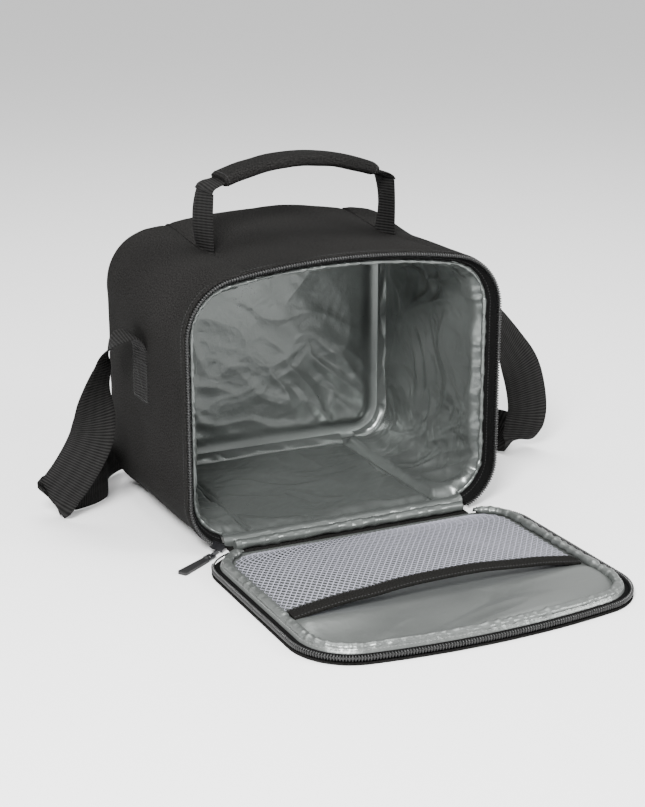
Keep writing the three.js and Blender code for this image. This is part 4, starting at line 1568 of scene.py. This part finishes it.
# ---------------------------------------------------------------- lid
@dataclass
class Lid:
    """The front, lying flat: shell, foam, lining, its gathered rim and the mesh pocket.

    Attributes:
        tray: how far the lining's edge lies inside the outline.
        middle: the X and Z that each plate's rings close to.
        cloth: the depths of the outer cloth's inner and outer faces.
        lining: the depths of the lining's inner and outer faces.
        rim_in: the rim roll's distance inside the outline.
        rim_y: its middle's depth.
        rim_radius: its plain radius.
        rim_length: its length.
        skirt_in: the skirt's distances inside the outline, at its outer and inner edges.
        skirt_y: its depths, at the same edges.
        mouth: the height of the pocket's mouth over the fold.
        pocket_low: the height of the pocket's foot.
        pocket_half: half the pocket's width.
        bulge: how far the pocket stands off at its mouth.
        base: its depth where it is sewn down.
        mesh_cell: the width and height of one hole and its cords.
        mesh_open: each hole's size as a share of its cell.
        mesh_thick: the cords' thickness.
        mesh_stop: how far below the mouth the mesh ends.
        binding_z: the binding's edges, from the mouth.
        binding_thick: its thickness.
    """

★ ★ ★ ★

Extract, word for word, each line of the listing above.

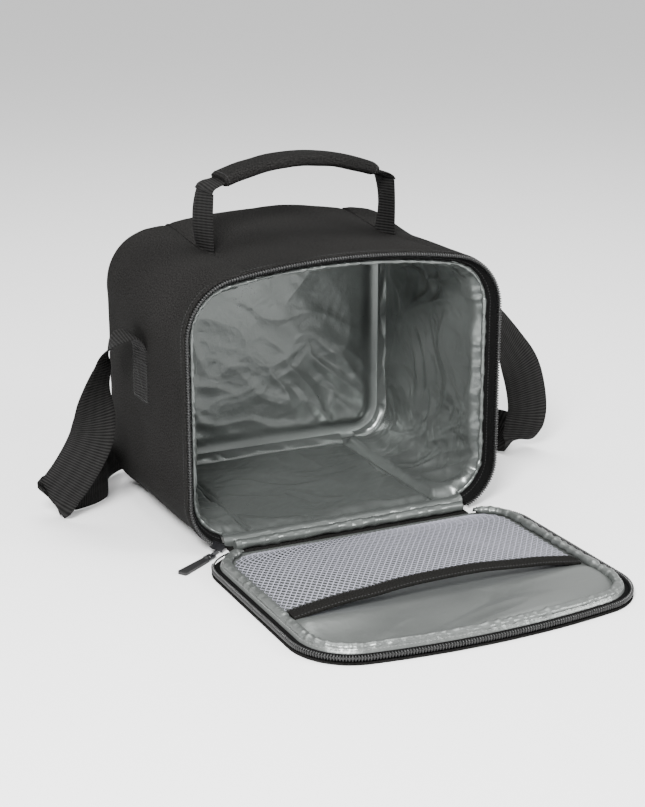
Keep writing the three.js and Blender code for this image. This is part 4, starting at line 1568 of scene.py. This part finishes it.
# ---------------------------------------------------------------- lid
@dataclass
class Lid:
    """The front, lying flat: shell, foam, lining, its gathered rim and the mesh pocket.

    Attributes:
        tray: how far the lining's edge lies inside the outline.
        middle: the X and Z that each plate's rings close to.
        cloth: the depths of the outer cloth's inner and outer faces.
        lining: the depths of the lining's inner and outer faces.
        rim_in: the rim roll's distance inside the outline.
        rim_y: its middle's depth.
        rim_radius: its plain radius.
        rim_length: its length.
        skirt_in: the skirt's distances inside the outline, at its outer and inner edges.
        skirt_y: its depths, at the same edges.
        mouth: the height of the pocket's mouth over the fold.
        pocket_low: the height of the pocket's foot.
        pocket_half: half the pocket's width.
        bulge: how far the pocket stands off at its mouth.
        base: its depth where it is sewn down.
        mesh_cell: the width and height of one hole and its cords.
        mesh_open: each hole's size as a share of its cell.
        mesh_thick: the cords' thickness.
        mesh_stop: how far below the mouth the mesh ends.
        binding_z: the binding's edges, from the mouth.
        binding_thick: its thickness.
    """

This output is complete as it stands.